4 Translator’s note: In the law, screened personnel’s criminal records, drug abuse, mental illnesses, drinking habits, financial records are listed. Also included in the evaluation is personal information (name, date of birth, address, and [past] nationality) of the screened person’s family (spouse, children, parents, siblings, as well as the spouse’s parents and children) and even non-family members who reside in the same dwelling as the screened person.
5 Translator’s note: In October 2010, 114 electronic files containing detailed personal information of nearly 1,000 Muslims were leaked through file-sharing software. The information was collected by the Public Security Bureau of the Tokyo Metropolitan Police, which had been established during the Koizumi administration after 9.11. For the Muslim community’s reactions to the leak, see David McNeill, “Muslims in shock over police ‘terror’ leak,” Japan Times, November 9, 2010.
6 Translator’s note: Although the official was convicted in the district court, he was acquitted in the high court and the Supreme Court.
7 Translator’s note: As predicted by Mr. Sakaguchi, the government inserted into the bill a clause that “freedom of the press or reporting that contributes to guaranteeing the people’s right to know shall be given sufficient considerations” (Article 22 of the revised bill that passed the Lower House on November 26, 2013; my translation). The full text of the revised bill is available here.
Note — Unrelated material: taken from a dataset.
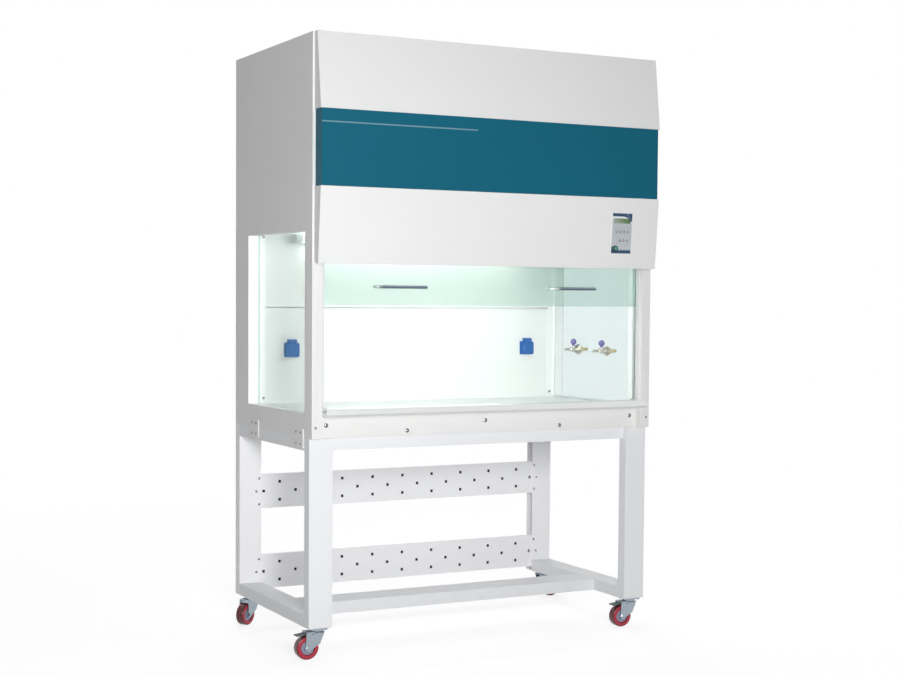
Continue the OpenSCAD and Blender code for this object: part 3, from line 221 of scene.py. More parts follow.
class Finish:
    """One material with a Principled shader, and helpers that add the nodes behind it."""

    def __init__(self, name, colour, roughness=0.5, metallic=0.0):
        self.material = bpy.data.materials.new(name)
        self.material.use_nodes = True
        self.tree = self.material.node_tree
        self.shader = self.tree.nodes["Principled BSDF"]
        self.colour = colour
        self.set("Base Color", (*colour, 1))
        self.set("Roughness", roughness)
        self.set("Metallic", metallic)
        self._place = None

    def feed(self, socket, value):
        """Link a Val to a socket, or set the socket to a plain value."""
        if isinstance(value, Val):
            self.tree.links.new(value.socket, socket)
        else:
            socket.default_value = value

    def set(self, name, value):
        self.feed(self.shader.inputs[name], value)

    def node(self, kind, settings=None, sockets=None, out=0):
        made = self.tree.nodes.new(kind)
        for key, value in (settings or {}).items():
            setattr(made, key, value)
        for key, value in (sockets or {}).items():
            self.feed(made.inputs[key], value)
        return Val(self, made.outputs[out])

    def vector(self, operation, a, b):
        return self.node("ShaderNodeVectorMath", {"operation": operation}, {0: a, 1: b})

    def place(self):
        if self._place is None:
            self._place = self.node("ShaderNodeTexCoord", out="Object")
        return self._place

    def axis(self, letter):
        """The part's own X, Y or Z."""
        split = "ShaderNodeSeparateXYZ"
        return self.node(split, sockets={0: self.place()}, out="XYZ".index(letter))

    def radius(self, centre, line):
        """Distance from the line through a centre, along a unit vector."""
        arm = self.vector("SUBTRACT", self.place(), centre)
        across = self.vector("CROSS_PRODUCT", arm, line)
        return self.node("ShaderNodeVectorMath", {"operation": "LENGTH"}, {0: across}, out=1)

    def noise(self, scale, detail=3.0, stretch=(1, 1, 1), rough=0.5):
        """Noise from 0 to 1; a stretch above 1 makes its grain finer along that axis."""
        where = self.node("ShaderNodeMapping", sockets={"Vector": self.place(), "Scale": stretch})
        return self.node("ShaderNodeTexNoise", sockets={
            "Vector": where, "Scale": scale, "Detail": detail, "Roughness": rough})

    def blend(self, share, first, second):
        """The first colour where share is 0, the second where it is 1."""
        mixer = self.tree.nodes.new("ShaderNodeMix")
        mixer.data_type = "RGBA"
        self.feed(mixer.inputs[0], share)
        for socket, colour in ((mixer.inputs[6], first), (mixer.inputs[7], second)):
            self.feed(socket, colour if isinstance(colour, Val) else (*colour, 1))
        return Val(self, mixer.outputs[2])

    def tinted(self, amount, field):
        """The base colour, made lighter and darker by a field that runs from 0 to 1."""
        dark = tuple(max(0, c * (1 - amount)) for c in self.colour)
        light = tuple(min(1, c * (1 + amount * 0.6)) for c in self.colour)
        return self.blend(field, dark, light)

    def bump(self, height, strength, distance=0.001):
        self.set("Normal", self.node("ShaderNodeBump", sockets={
            "Strength": strength, "Distance": distance, "Height": height}))


print("shader maths ready")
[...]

8 The official name is the Act concerning the Measures for Protection of the People in Armed Attack Situations, etc., enacted and enforced in 2004 (link). The law specifies “the responsibilities of the national and local governments, cooperation of the people, measures for evacuated residents, measures for relief of evacuated residents etc., measures related to response to armed attack disaster, and other necessary measures.” ‎This translation is extracted from Law Concerning Measures to Protect People in the Event of ... - ICRC.